Objective ▸ Return, exactly as written, every line from the first line of the data below through the line that contains "return finish(washer, mat)".

Provided material ▸
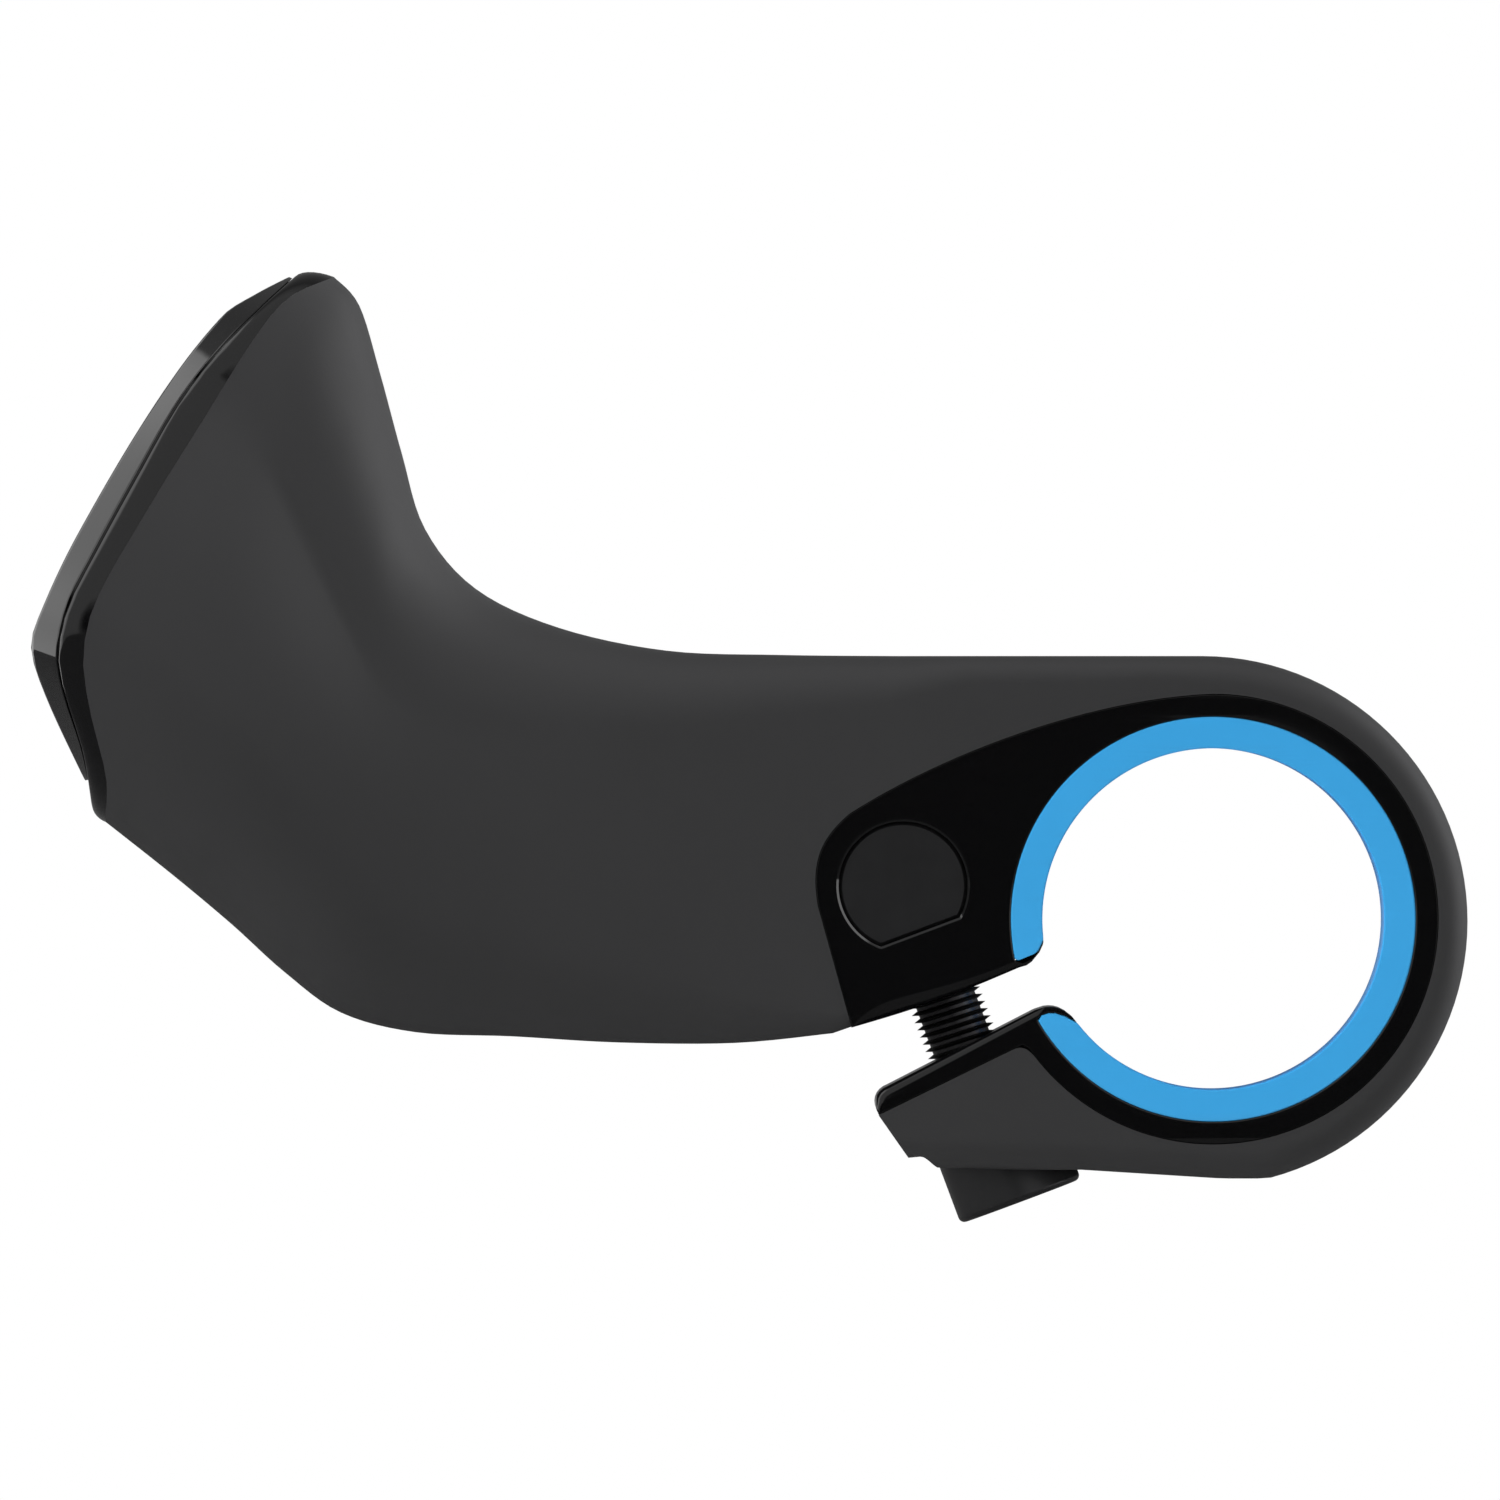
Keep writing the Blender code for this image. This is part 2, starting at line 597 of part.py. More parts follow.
def make_washer(mat):
    """Flat washer under the screw's head, at the bottom of the pocket."""
    low = POCKET_FLOOR + WASHER_GAP
    high = low + WASHER_THICK
    washer = turned("screw_washer", ((WASHER_RADIUS, low), (WASHER_RADIUS, high)))
    hole = SCREW_HOLE_RADIUS
    combine(washer, turned("hole", ((hole, low - 1.0), (hole, high + 1.0))), "DIFFERENCE")
    put_on_screw_line(washer)
    return finish(washer, mat)


def make_liner(mat):
    """Split plastic sleeve between the core and the bar, its ends rounded at the slit."""
    start = SLIT_DEG[1] + 4.6
    end = SLIT_DEG[0] - 4.6 + 360.0
    tip = LINER_WALL / 3
    points = arc((0.0, 0.0), LINER_OUTER, start, end, RING_SEGMENTS)
    points += [ring_point(LINER_OUTER - tip, end + 1.2), ring_point(BAR_RADIUS + tip, end + 0.8)]
    points += arc((0.0, 0.0), BAR_RADIUS, end - 2.0, start + 2.0, RING_SEGMENTS)
    points += [ring_point(BAR_RADIUS + tip, start - 0.8), ring_point(LINER_OUTER - tip, start - 1.2)]
    return finish(slab("bar_liner", points, PAD_HALF_WIDTH), mat)


def make_cap(mat):
    """Glossy faceted cap that plugs the front of the horn."""
    face = moved(rungs(CAP_FACE, profile=CAP_FACE_BOW, steps=CAP_STEPS), CAP_GAP + CAP_EDGE)
    back = moved(rungs(CAP_BACK, profile=RIM_EDGE_BOW, steps=CAP_STEPS), CAP_GAP)
    plug = rungs(RIM_FRONT, MOUTH_INSET + SEAT_GAP, RIM_EDGE_BOW)
    cap = loft("end_cap", [face, back])
    combine(cap, loft("plug", [moved(plug, 3 * CAP_GAP), moved(plug, -PLUG_DEPTH)]), "UNION")
    return finish(cap, mat, 25.0)


def main():
    for old in list(bpy.data.objects):
        bpy.data.objects.remove(old)
    make_core(material("core_black", (0.012, 0.012, 0.013), 0.12))
    make_skin(material("skin_rubber", (0.034, 0.034, 0.035), 0.55))
    make_liner(material("liner_blue", (0.05, 0.35, 0.72), 0.35))
    make_nut(material("nut_steel", (0.03, 0.03, 0.032), 0.35, 0.9))
    make_screw(material("screw_steel", (0.035, 0.035, 0.037), 0.4, 0.9))
    make_washer(material("washer_steel", (0.3, 0.3, 0.31), 0.4, 0.9))
    make_cap(material("cap_black", (0.01, 0.01, 0.011), 0.08))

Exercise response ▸
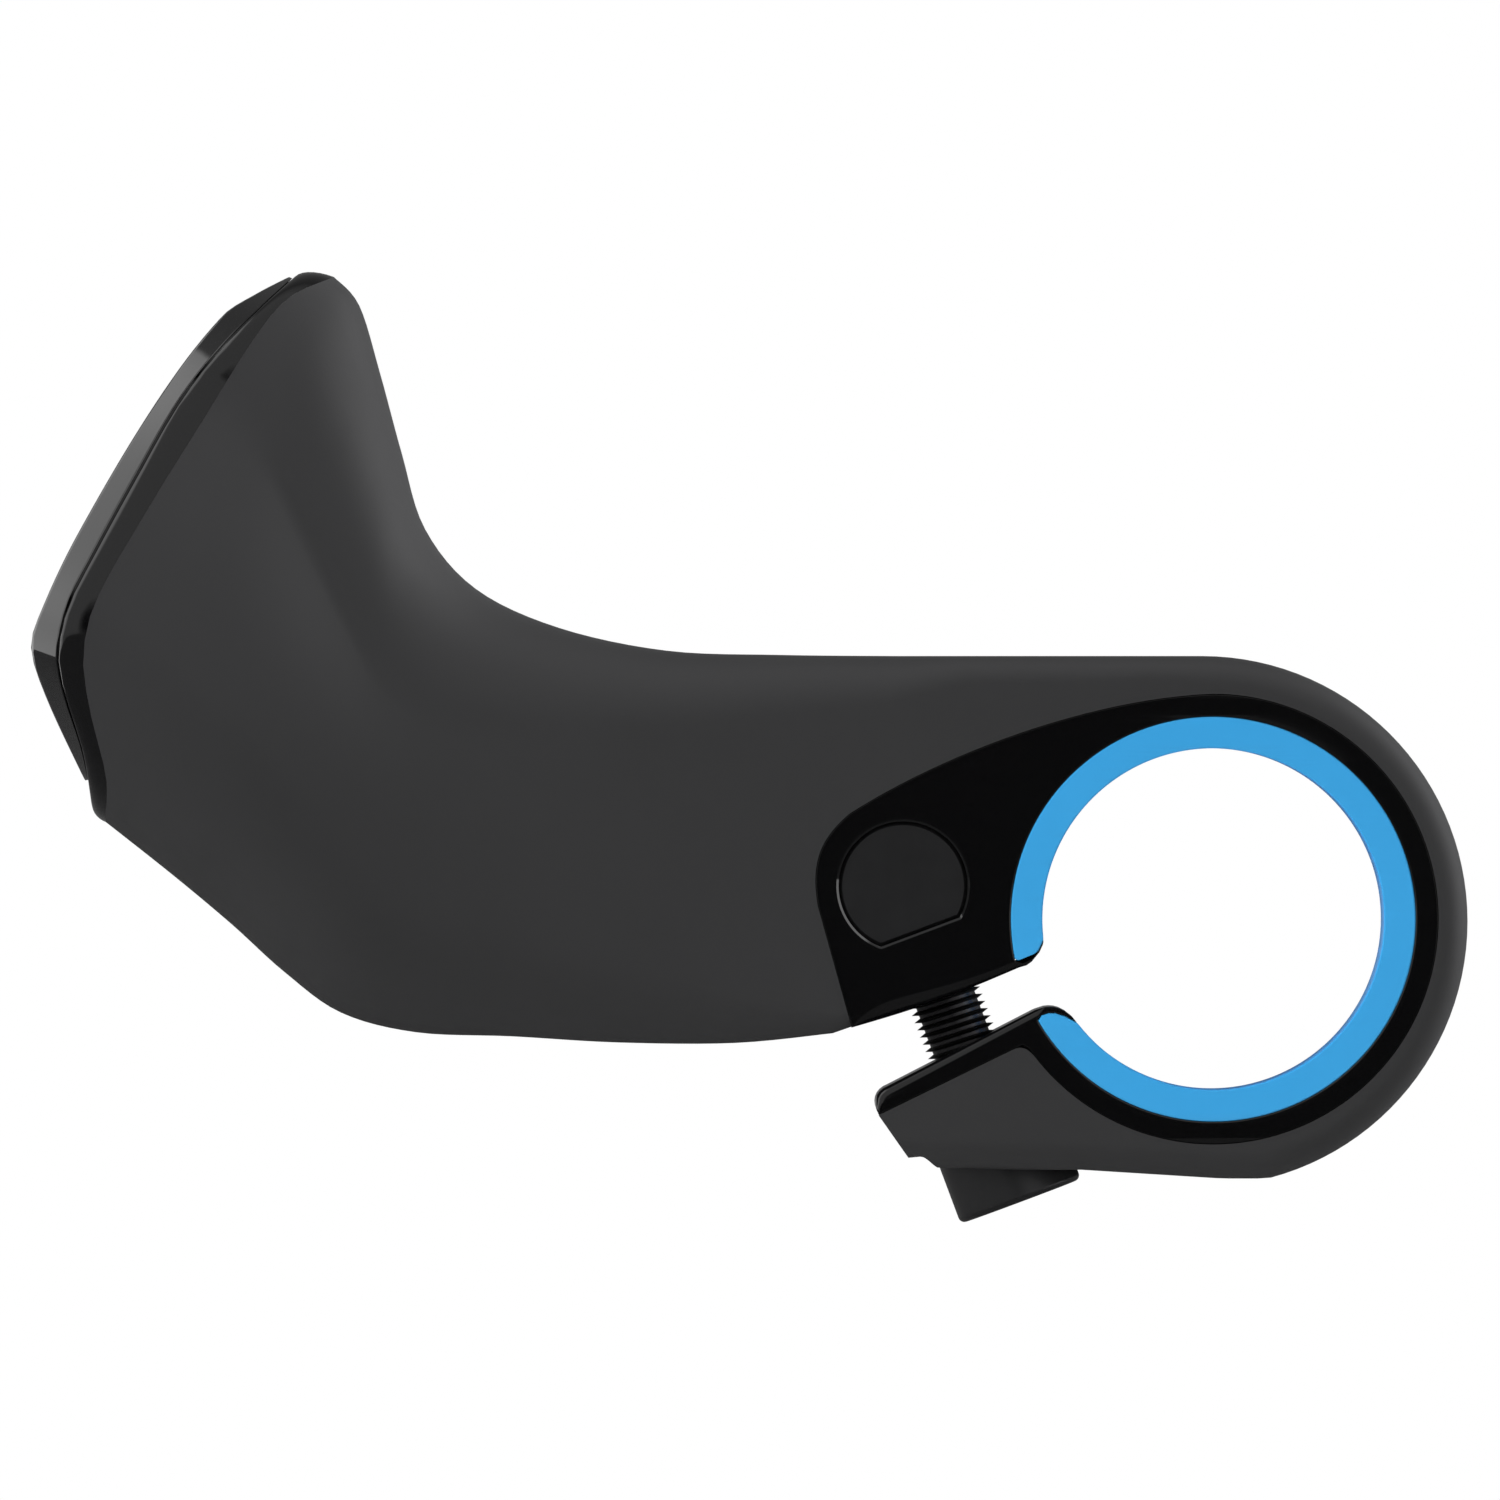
Keep writing the Blender code for this image. This is part 2, starting at line 597 of part.py. More parts follow.
def make_washer(mat):
    """Flat washer under the screw's head, at the bottom of the pocket."""
    low = POCKET_FLOOR + WASHER_GAP
    high = low + WASHER_THICK
    washer = turned("screw_washer", ((WASHER_RADIUS, low), (WASHER_RADIUS, high)))
    hole = SCREW_HOLE_RADIUS
    combine(washer, turned("hole", ((hole, low - 1.0), (hole, high + 1.0))), "DIFFERENCE")
    put_on_screw_line(washer)
    return finish(washer, mat)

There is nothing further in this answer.